In Northwestern Band of the Shoshone v. State of Idaho, 2022 WL 170034 (D. Idaho 2022), the Shoshone Indians had entered into a treaty with the United States in 1868. The Tribe agreed to cede certain territory and settle on designated reservations: “The Indians herein named agree, when the agency house and other buildings shall be constructed on their reservations named, they will make said reservations their permanent home, and they will make no permanent settlement elsewhere; but they shall have the right to hunt on the unoccupied lands of the United States so long as game may be found thereon, and so long as peace subsists among the whites and Indians on the borders of the hunting districts.” While bands of Shoshone settled on the Fort Hall and Wind River Reservations, the plaintiffs, the Northwestern Band, did not. The Northwestern Band sued for a declaration that they were entitled to exercise hunting rights in the territory ceded under the 1868 Treaty but the court granted summary judgment to the State, holding that the reserved hunting rights were contingent on settling on the designated reservations: “After signing the 1868 Treaty, many members of the Shoshone Nation gathered to the Fort Hall and Wind River Reservations. Nw. Bands of Shoshone Indians v. United States, 324 U.S. 335, 345 n. 7, reh’g denied 324 U.S. 890 (1945) (cleaned up). Plaintiff Northwestern Band of the Shoshone Nation (“Northwestern Band”), by its own admission, did not relocate to either reservation. Dkt. 1, at 9. The Northwestern Band adapted to an agrarian way of life and settled in northern Utah, the area in which it still resides today. The Northwestern Band is a distinct sovereign Indian tribe with its own Tribal office and Tribal Code.”
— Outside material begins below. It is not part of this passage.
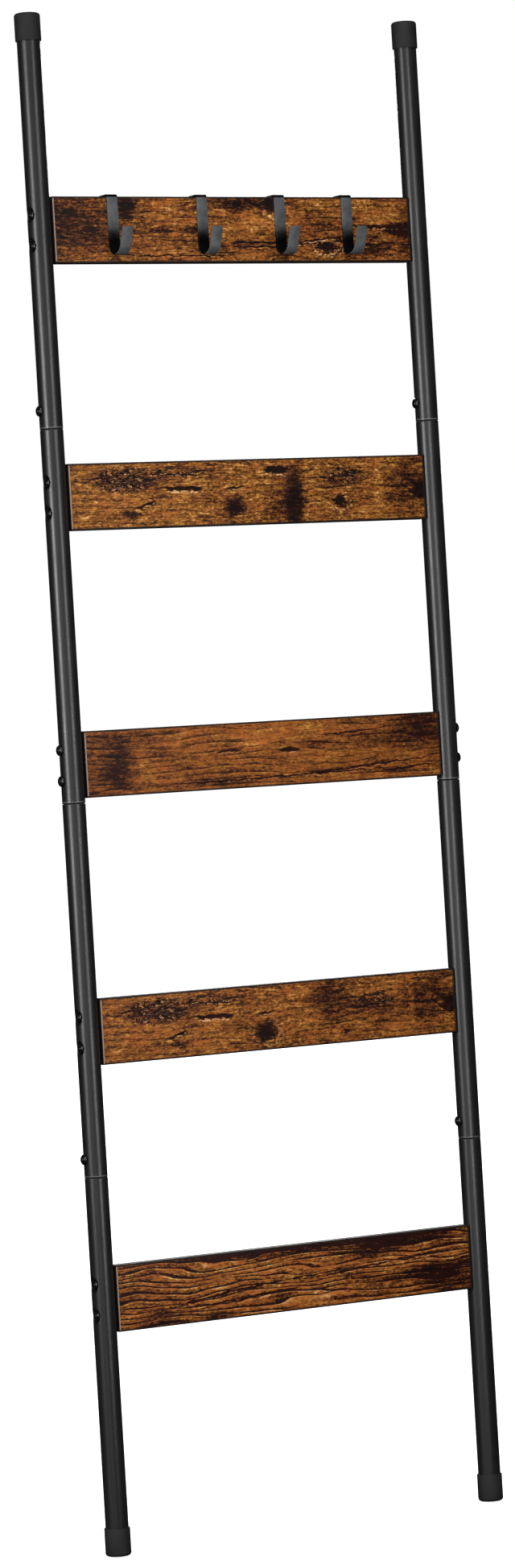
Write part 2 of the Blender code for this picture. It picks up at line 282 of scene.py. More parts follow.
def powder_coat(seams):
    """Satin black powder: a fine orange peel, with patches rubbed a little smoother. At each seam a
    dark, dull line of painted shade lies in the groove where the lips meet, and the upper lip is worn
    paler."""
    material, shader, point = new_finish("powder_coat")
    peel = noise(point, 0.9, 3, 0.6)
    grit = noise(point, 3.5, 2, 0.7)
    rubbed = noise(point, 0.02, 3, 0.6).ramp(0.35, 0.75)
    tone = (grit * 0.5 + rubbed * 0.5).ramp(0.2, 0.8)
    black = mixed(tone, POWDER_COAT, tuple(1.5 * c for c in POWDER_COAT))
    height = stood_upright(point).part(2)

    def ring_at(above, half_width):
        """1 in a line round the tube, this far above each seam, in mm."""
        inside, outside = half_width - LINE_BLUR_MM, half_width + LINE_BLUR_MM
        offsets = (height - (seam * 1000 + above) for seam in seams)
        return sum(offset.math("ABSOLUTE").ramp(outside, inside) for offset in offsets)

    worn = ring_at(*WORN_LINE_MM) * peel.ramp(0.35, 0.55)
    # Painted shade: a dark, dull line in the groove where the lips meet.
    seam_shade = ring_at(*SEAM_SHADE_LINE_MM)
    lip = mixed(worn * 0.9, black, WORN_COAT)
    feed(shader, "Base Color", mixed(seam_shade, lip, SEAM_SHADE_BLACK))
    feed(shader, "Roughness", 0.36 - rubbed * 0.05 + (peel - 0.5) * 0.12 + seam_shade * 0.45)
    bumped(shader, peel * 0.7 + grit * 0.3, 0.00012, 0.5)
    return material


def dimple_tree():
    """Presses two round dimples into the side of a tube wall that stands on the Z axis. The
    bore side of the wall bulges in as far as the outer side does."""
    tree, given = new_tree(
        "pressed dimples",
        {
            "Side": "Float",
            "Lower dimple": "Float",
            "Upper dimple": "Float",
            "Tube radius": "Float",
            "Wall": "Float",
            "Depth": "Float",
            "Floor radius": "Float",
            "Flare": "Float",
            "Easing": "Float",
            "Finish": "Material",
        },
    )
    place = Wire.node(tree, "GeometryNodeInputPosition", {}, {})
    x, y, z = (place.part(axis) for axis in range(3))
    outward = x * given["Side"]
    radius = (x * x + y * y).math("SQRT")
    inner = (given["Tube radius"] - given["Wall"] * 0.5).math("GREATER_THAN", radius)
    floor = given["Tube radius"] - given["Depth"] - inner * given["Wall"]
    for height in (given["Lower dimple"], given["Upper dimple"]):
        rise = z - height
        from_middle = (y * y + rise * rise).math("SQRT")
        slope = (from_middle - given["Floor radius"]).math("MAXIMUM", 0.0) * given["Flare"]
        outward = outward.math("SMOOTH_MIN", floor + slope, given["Easing"])
    pressed = Wire.node(
        tree, "ShaderNodeCombineXYZ", {}, {0: outward * given["Side"], 1: y, 2: z}
    )
    moved = Wire.node(
        tree, "GeometryNodeSetPosition", {}, {"Geometry": given["Geometry"], "Position": pressed}
    )
    close_tree(tree, moved, given["Finish"])
    return tree


def wall_heights(low, high, dimples):
    """Heights for the rings of a straight wall: close together at the dimples."""
    count = round((high - low) / PLAIN_RING)
    evenly = [low + (high - low) * step / count for step in range(count + 1)]
    heights = [h for h in evenly if all(abs(h - dimple) > DIMPLE_REACH for dimple in dimples)]
    steps = round(DIMPLE_REACH / FINE_RING)
    for dimple in dimples:
        heights += [dimple + step * FINE_RING for step in range(-steps, steps + 1)]
    return sorted(heights)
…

In State v. Bear, 2022 WL 258205 (Iowa 2022), Congress in 1948 had given the state of Iowa jurisdiction over crimes committed by or against “Indians” on the Meskwaki Settlement. Effective December 11, 2018, Congress took that jurisdiction back. Bear sought dismissal of the state criminal charges for domestic violence brought against him on November 16, 2018. The trial court denied the motion and the Iowa Supreme Court affirmed on the ground that the retrocession of jurisdiction did not affect pending prosecutions.
In Durst v. Idaho Commission for Reapportionment, 2022 WL 247798 (Idaho 2022), plaintiffs sued the Idaho Commission on Reapportionment on various grounds, including that Commission Plan proposed following the 2020 census did not adequately preserve the Shoshone-Bannock and Coeur d’Alene tribes as communities of interest, instead splitting the Shoshone-Bannock tribe into three separate districts and the Coeur d’Alene tribe into two. The Idaho Supreme Court rejected the challenge: “We are unable to raise community interests, such as the Tribes’, above the counties’ interests, which are protected to a greater degree by the Idaho Constitution. To afford the Tribes the heightened status they seek, an amendment to the state constitution would be required. Likewise, Idaho Code section 72-1506(2) only requires that, ‘[t]o the maximum extent possible, districts shall preserve traditional neighborhoods and local communities of interest.’ I.C. § 72-1506(2). The statute does not elevate a particular type of community of interest above another: cities, neighborhoods, and tribal reservations are all treated the same under the statute.”